At Berkeley, it’s the students who have the Big Ideas

UC Berkeley is alive with big ideas. And for teams of students who come up with the most inventive ways to solve real-world problems, a $300,000 pot is up for grabs in this year’s Big Ideas @Berkeley contest.

Watch video of Big Ideas @Berkeley

The competition, in its sixth year, opened Sept. 12. Students have until Nov. 21 to dream up and design potentially high-impact projects across a broad range of topics: including global poverty alleviation, energy-efficient technologies, “creative expression for social justice,” information technology, emerging and neglected diseases, improving student life and scaling up big ideas. The projects can tackle pressing problems as far away as the other side of the globe or as close to home as the Berkeley campus itself.

The contest gives students “the opportunity to put the ideas they develop in lecture halls and laboratories to work around the world,” according to sponsors of the cross-campus Big Ideas initiative, which involves various multidisciplinary centers as well as student government. 

Last year, prizes averaging $5,000 went to 51 teams, made up of about 200 undergraduate and graduate students from a wide range of departments across campus.

One was MBA candidate Iris Shim, whose team won $15,000 for its “Crop to Cup” idea.

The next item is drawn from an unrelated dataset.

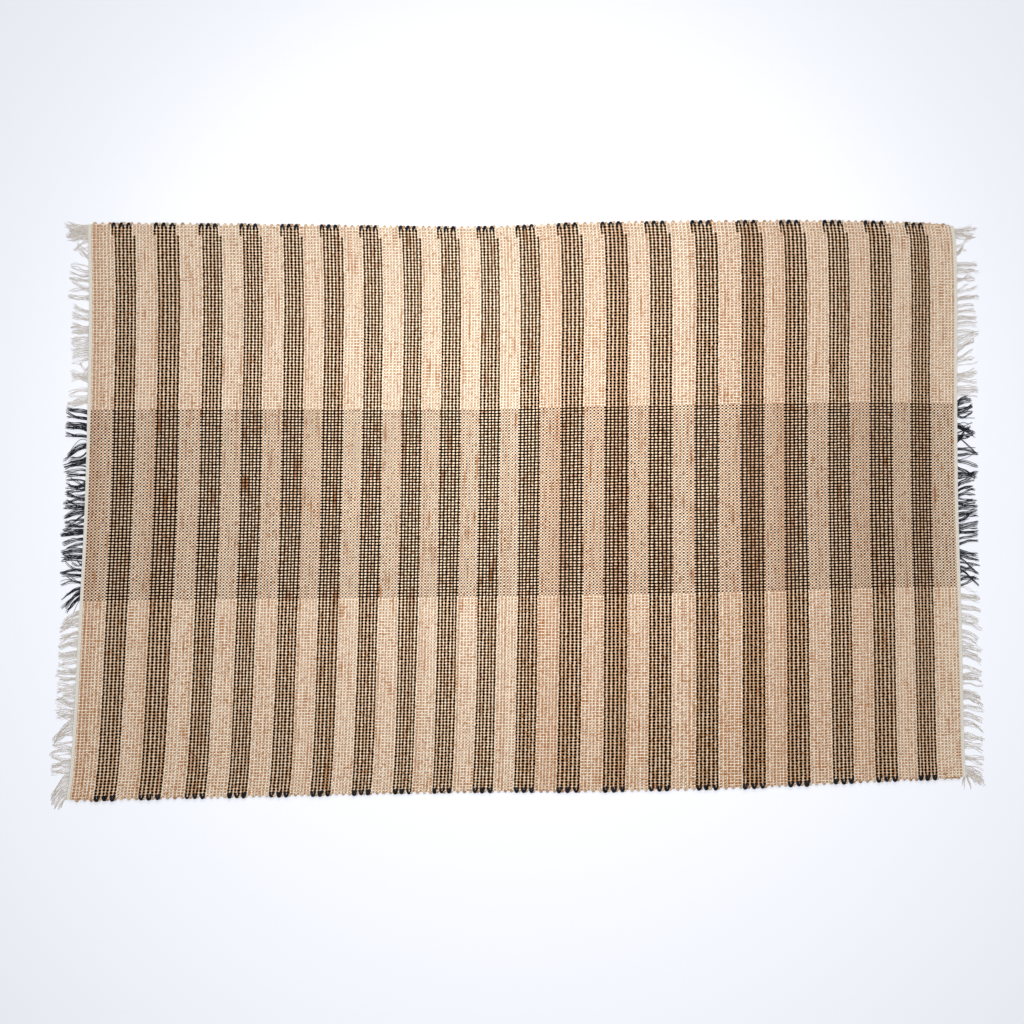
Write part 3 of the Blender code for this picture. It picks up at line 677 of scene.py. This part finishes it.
# The warp ends left beyond the headings, clump by clump down each end. In mm from the
# far corner of that end: (root, tip, reach, bow, threads), a bow above 0 sags to the near side.
fringeChart = {
    "left_far": (
        (5, 1, 49, 2.1, 5), (12, 15, 36, -3.2, 5), (21, 24, 46, 3.2, 5), (26, 30, 42, -2.1, 5),
        (3, -3, 41, 4.0, 4), (8, 21, 40, -5.2, 4), (15, 6, 42, 5.1, 4), (24, 13, 38, -5.0, 4),
        (18, 33, 33, 6.0, 4), (28, 17, 35, 6.2, 3), (7, 26, 31, 2.1, 4), (31, 5, 23, 2.1, 3),
        (38, 55, 30, -4.2, 3), (48, 56, 29, 2.1, 2), (57, 38, 23, 3.2, 2), (67, 46, 23, 2.1, 2),
        (75, 62, 18, -2.1, 2), (93, 86, 37, -4.2, 2), (102, 89, 36, 2.1, 3), (110, 104, 39, 2.1, 2),
        (111, 103, 34, 4.2, 2), (121, 116, 40, 2.1, 3), (124, 118, 40, -2.1, 2),
        (137, 120, 35, 4.2, 3), (144, 144, 41, -3.2, 3), (156, 154, 43, 2.1, 4),
        (163, 158, 39, -2.1, 3), (189, 173, 31, 2.1, 4), (191, 180, 32, -2.1, 3),
        (197, 189, 33, 2.1, 2), (204, 194, 35, 2.1, 3), (206, 202, 34, 0, 2),
        (221, 213, 35, 2.1, 3), (227, 221, 37, -2.1, 3), (230, 230, 35, 2.1, 4),
        (235, 233, 34, -2.1, 3), (242, 246, 34, 0, 2), (251, 251, 36, -2.1, 5),
        (258, 258, 35, 2.1, 4), (268, 272, 36, 0, 3), (264, 267, 27, 2.1, 2),
        (275, 283, 34, -3.2, 3), (282, 290, 34, -2.1, 4), (290, 299, 34, 2.1, 2),
        (292, 304, 18, -4.2, 2), (314, 299, 16, 4.2, 2), (307, 328, 10, -2.1, 2),
        (321, 317, 36, 4.2, 3), (331, 323, 34, 2.1, 4), (335, 335, 34, -4.2, 3),
        (340, 328, 20, 0, 2), (357, 366, 38, -3.2, 4), (369, 371, 36, 0, 2),
        (376, 385, 39, -2.1, 4), (383, 388, 42, -2.1, 4), (380, 392, 32, 1.1, 3),
    ),
    "left_black": (
        (405, 398, 43, -1.1, 6), (417, 403, 43, 4.2, 3), (417, 415, 43, -1.5, 2),
        (419, 415, 22, 0, 3), (432, 427, 42, -2.1, 4), (433, 434, 44, 0, 6),
        (441, 438, 43, -1.1, 5), (444, 433, 28, 0, 3), (455, 447, 42, 2.1, 2),
        (457, 454, 44, -1.5, 4), (466, 483, 32, -7.4, 1), (473, 494, 40, -3.2, 4),
        (476, 498, 38, -1.1, 3), (480, 508, 47, -2.1, 3), (489, 501, 33, 7.4, 3),
        (502, 511, 36, 2.1, 5), (507, 518, 45, 0, 6), (511, 524, 44, -1.1, 5),
        (521, 521, 42, -3.2, 2), (530, 534, 44, -4.2, 3), (540, 542, 40, -2.1, 3),
        (537, 534, 41, 2.1, 3), (553, 549, 40, -3.2, 2), (561, 566, 40, 2.1, 3),
        (566, 544, 32, -2.1, 2), (570, 555, 39, 3.2, 2), (568, 574, 41, 2.1, 4),
        (553, 568, 18, 0, 4), (557, 560, 37, 4.2, 2), (580, 582, 41, 3.2, 3),
        (591, 574, 39, 3.2, 4), (589, 599, 44, -1.5, 4), (608, 591, 38, 2.1, 3),
        (606, 604, 42, 0, 3), (608, 608, 43, 1.1, 4), (600, 596, 43, 1.1, 3),
        (616, 627, 43, -3.6, 5), (620, 630, 41, -2.1, 4), (634, 641, 40, -2.1, 3),
        (621, 648, 35, 2.1, 2), (648, 636, 40, 3.2, 2), (636, 655, 39, 1.1, 3),
        (648, 647, 38, -1.1, 3), (659, 666, 47, 1.1, 6), (657, 656, 42, -1.1, 5),
        (662, 667, 47, 0, 4), (674, 682, 41, -2.5, 3), (676, 688, 41, -1.5, 3),
        (685, 695, 34, -1.1, 4), (699, 702, 43, -1.1, 6), (712, 708, 42, 0.6, 6),
        (714, 716, 39, -1.1, 5), (723, 721, 41, -3.2, 2), (740, 722, 34, 4.2, 2),
        (725, 723, 20, 6.3, 2), (731, 719, 9, 1.1, 2), (741, 746, 43, -2.5, 4),
        (751, 747, 42, 1.1, 3), (752, 749, 42, 0, 3), (754, 762, 42, 1.5, 1),
        (768, 752, 28, 1.1, 2), (767, 772, 41, -3.6, 3), (778, 801, 37, -2.1, 4),
        (780, 793, 30, -1.1, 3), (786, 820, 30, -2.1, 5), (791, 821, 39, -2.1, 3),
        (796, 818, 19, 0, 3), (801, 823, 23, -1.1, 4), (797, 830, 28, 0, 2), (799, 834, 14, 0, 1),
    ),
    "left_near": (
        (829, 849, 31, -2.1, 4), (833, 860, 36, -2.1, 4), (846, 864, 38, -2.1, 5),
        (848, 870, 37, 0, 2), (857, 861, 35, 0, 3), (871, 881, 37, 2.1, 3), (873, 892, 38, -2.1, 4),
        (881, 885, 36, 2.1, 2), (890, 906, 39, -2.1, 4), (894, 902, 38, 0, 4),
        (900, 897, 24, 2.1, 2), (918, 921, 38, -2.1, 5), (913, 925, 37, 0, 4),
        (921, 930, 30, 2.1, 3), (934, 944, 39, -2.1, 3), (946, 939, 37, 4.2, 2),
        (953, 958, 40, -1.1, 5), (955, 953, 40, 2.1, 4), (967, 963, 41, 3.2, 2),
        (970, 972, 34, 0, 3), (981, 979, 38, 2.1, 3), (988, 995, 38, -2.1, 4),
        (995, 991, 35, 2.1, 4), (999, 1005, 26, 0, 3), (1009, 1015, 40, -2.5, 4),
        (1020, 1011, 36, 2.1, 4), (1028, 1020, 36, -1.1, 3), (1034, 1028, 36, 2.1, 2),
        (1041, 1038, 38, -2.1, 3), (1046, 1041, 35, 2.1, 3), (1049, 1051, 35, -2.1, 2),
        (1053, 1049, 30, 1.1, 2), (1056, 1104, 42, -5.2, 4), (1067, 1095, 41, -4.2, 4),
        (1074, 1093, 33, -2.1, 3), (1083, 1102, 37, -2.1, 4), (1088, 1091, 32, -2.1, 2),
        (1102, 1107, 41, 0, 2), (1116, 1110, 39, -2.1, 4), (1123, 1125, 44, -5.2, 3),
        (1137, 1131, 43, 4.2, 3), (1128, 1132, 43, -2.1, 2), (1144, 1151, 40, -2.1, 3),
        (1151, 1154, 41, -2.1, 4), (1158, 1169, 38, -2.1, 4), (1164, 1161, 38, 2.1, 3),
        (1174, 1216, 37, -9.5, 4), (1183, 1218, 36, -7.4, 5), (1193, 1225, 34, -6.3, 4),
        (1202, 1232, 31, -5.2, 5), (1209, 1239, 25, -4.2, 5), (1216, 1241, 16, -3.2, 4),
        (1218, 1237, 11, -2.1, 3),
    ),
    "right_far": (
        (9, 0, 35, 2.1, 3), (9, 9, 47, 2.1, 3), (13, 4, 45, -2.1, 2), (21, 26, 34, -2.1, 4),
        (15, 21, 38, 2.1, 4), (26, 26, 43, 2.1, 1), (45, 21, 32, 2.1, 3), (56, 45, 13, 4.2, 3),
        (62, 54, 20, -6.3, 2), (64, 47, 10, 2.1, 2), (83, 85, 42, -1.1, 4), (86, 83, 40, 1.1, 3),
        (95, 99, 44, -2.1, 3), (100, 95, 38, 2.1, 3), (119, 118, 39, -3.2, 2),
        (121, 107, 30, -2.1, 3), (112, 112, 37, 2.1, 2), (143, 131, 41, 1.1, 4),
        (141, 126, 22, -3.2, 2), (160, 151, 44, -2.1, 3), (158, 154, 45, -2.1, 3),
        (175, 171, 34, -3.2, 4), (186, 185, 38, -2.1, 3), (188, 179, 34, -1.1, 2),
        (199, 200, 38, -2.1, 4), (201, 196, 40, -1.1, 3), (214, 212, 40, -1.1, 5),
        (229, 231, 44, -2.1, 4), (242, 229, 34, -2.1, 3), (251, 234, 43, -2.1, 4),
        (261, 248, 34, -2.1, 3), (272, 246, 36, -3.2, 4), (285, 268, 32, 1.1, 3),
        (289, 283, 38, -1.1, 2), (295, 287, 31, -1.1, 2), (300, 293, 43, 1.1, 1),
        (320, 314, 41, 2.1, 3), (323, 308, 36, 0, 1), (325, 323, 34, -1.1, 3),
        (334, 336, 39, -1.1, 4), (332, 317, 41, -1.1, 2), (351, 351, 43, -2.1, 5),
        (356, 356, 43, 2.1, 4), (366, 368, 43, -2.1, 2),
    ),
    "right_black": (
        (379, 366, 21, -2.1, 2), (387, 373, 29, -7.4, 4), (388, 377, 29, -2.1, 3),
        (401, 387, 30, 1.1, 5), (394, 388, 30, 1.1, 4), (406, 401, 31, 7.4, 3),
        (407, 400, 31, -1.7, 3), (411, 414, 35, 1.1, 1), (426, 426, 32, -2.1, 1),
        (429, 449, 35, 0, 6), (432, 444, 33, 2.1, 5), (437, 424, 31, -2.1, 1), (446, 432, 29, 0, 2),
        (451, 446, 35, 2.1, 3), (458, 432, 21, 0, 2), (463, 454, 26, -2.1, 4), (465, 446, 14, 0, 3),
        (454, 490, 42, 1.1, 2), (480, 489, 40, -1.1, 4), (480, 478, 40, -2.1, 1),
        (493, 489, 41, 0, 4), (505, 491, 33, 0, 1), (505, 516, 41, 0, 5), (520, 539, 38, 1.1, 5),
        (531, 529, 41, 2.1, 4), (541, 529, 37, 2.1, 4), (534, 539, 37, -2.1, 5),
        (555, 539, 28, -2.1, 4), (560, 546, 35, -4.2, 3), (569, 558, 32, -3.2, 3),
        (571, 567, 35, -6.3, 2), (578, 565, 32, -2.1, 2), (581, 577, 36, -3.2, 3),
        (584, 586, 32, 3.2, 2), (595, 591, 38, -1.1, 4), (597, 594, 36, 2.1, 2),
        (607, 603, 40, -1.1, 5), (596, 602, 40, 2.1, 3), (619, 611, 39, -1.1, 5),
        (622, 622, 40, -2.1, 5), (632, 616, 26, 0, 3), (633, 624, 21, 1.5, 3), (644, 637, 41, 0, 6),
        (652, 648, 39, -2.1, 3), (656, 654, 39, 0, 3), (659, 661, 39, -2.5, 3),
        (671, 664, 36, -1.5, 3), (683, 675, 38, -4.2, 4), (697, 705, 37, 1.1, 6),
        (706, 716, 41, 0, 5), (720, 728, 41, 0, 2), (711, 744, 36, 0, 3), (730, 745, 38, -1.1, 4),
        (743, 725, 27, 0, 2), (749, 757, 37, -2.1, 2), (758, 751, 31, -2.1, 4),
        (735, 771, 38, 0, 3), (770, 753, 33, -1.1, 3),
    ),
    "right_near": (
        (772, 786, 33, -1.1, 1), (790, 796, 37, -1.1, 4), (793, 799, 39, 1.1, 5),
        (815, 822, 40, -1.1, 5), (830, 843, 35, -2.1, 3), (840, 845, 33, -2.1, 3),
        (847, 865, 41, -2.1, 3), (845, 847, 31, 1.1, 2), (866, 882, 33, -1.5, 4),
        (878, 892, 30, -1.1, 3), (889, 899, 22, -1.1, 3), (899, 908, 40, -1.1, 4),
        (906, 925, 38, -2.1, 3), (915, 931, 38, -2.1, 4), (918, 915, 31, -1.1, 3),
        (941, 952, 39, -2.1, 4), (960, 957, 39, -3.2, 4), (967, 971, 37, -4.2, 3),
        (963, 965, 32, 1.1, 3), (975, 983, 41, 0, 2), (993, 1006, 33, -3.2, 4),
        (994, 1008, 35, -2.1, 3), (999, 1023, 39, -3.2, 4), (1006, 1017, 38, -1.1, 3),
        (1025, 1032, 41, -1.1, 4), (1041, 1055, 39, -2.1, 5), (1055, 1076, 39, -3.2, 3),
        (1062, 1069, 34, -2.1, 3), (1083, 1095, 40, -2.5, 4), (1088, 1092, 38, 1.1, 3),
        (1109, 1118, 37, -4.6, 4), (1101, 1106, 36, -1.1, 3), (1129, 1132, 41, 2.5, 4),
        (1132, 1146, 36, -1.5, 4), (1148, 1157, 38, -1.1, 1), (1161, 1187, 39, -5.2, 4),
        (1163, 1182, 26, -3.2, 4), (1166, 1194, 9, -2.1, 5), (1169, 1192, -6, -1.1, 4),
        (1170, 1187, -11, 0, 3), (1158, 1177, 36, 4.2, 5), (1163, 1186, 31, -6.0, 5),
        (1168, 1181, 20, -4.2, 5), (1155, 1168, 33, -5.2, 4),
    ),
}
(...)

It involved developing low-cost, web-based software to increase transparency, traceability and quality assurance along the global coffee supply chain, and improve economic opportunity for low-income communities.

“I don’t think our project would have accelerated the way it did if we hadn’t received the support and funding to get us into the field,” says Shim.

A 2008 winner, Laura Stachel, had the idea of creating an inexpensive portable device to power critical lighting in places like emergency rooms without electricity in developing countries. The “solar suitcase” has now been used in 14 countries, including Nigeria and Haiti.

Two-time winners Nikihil Arora and Alejandro Velez proposed a business using ground coffee waste to produce “Back to the Roots” gourmet-mushroom-growing kits now sold at Whole Foods Markets nationwide. The Big Ideas award “ends up being more than a grant,” says Velez. “It gives you the confidence to go forward.”

At Berkeley, Big Ideas winners are adding to the curriculum, working on sustainability and improving student spaces.

“We should disabuse ourselves of the notion that all the smarts are with the professors,” says Ashok Gadgil, professor of engineering and Rudd Family Foundation Distinguished Chair of Safe Water and Sanitation, in an online video describing Big Ideas @Berkeley. “Students are just as smart,” he adds. “They’re just younger, that is all.” (Go here to watch a longer version of the video.)

Contest applicants face a two-part process. Pre-proposals are due Nov. 21. Finalists will be announced in January, and will be able to work with mentors to develop final proposals, due March 5, 2012. Full details can be found on the Big Ideas contest website.

A gift from the Andrew and Virginia Rudd Family Foundation is helping to support the contest.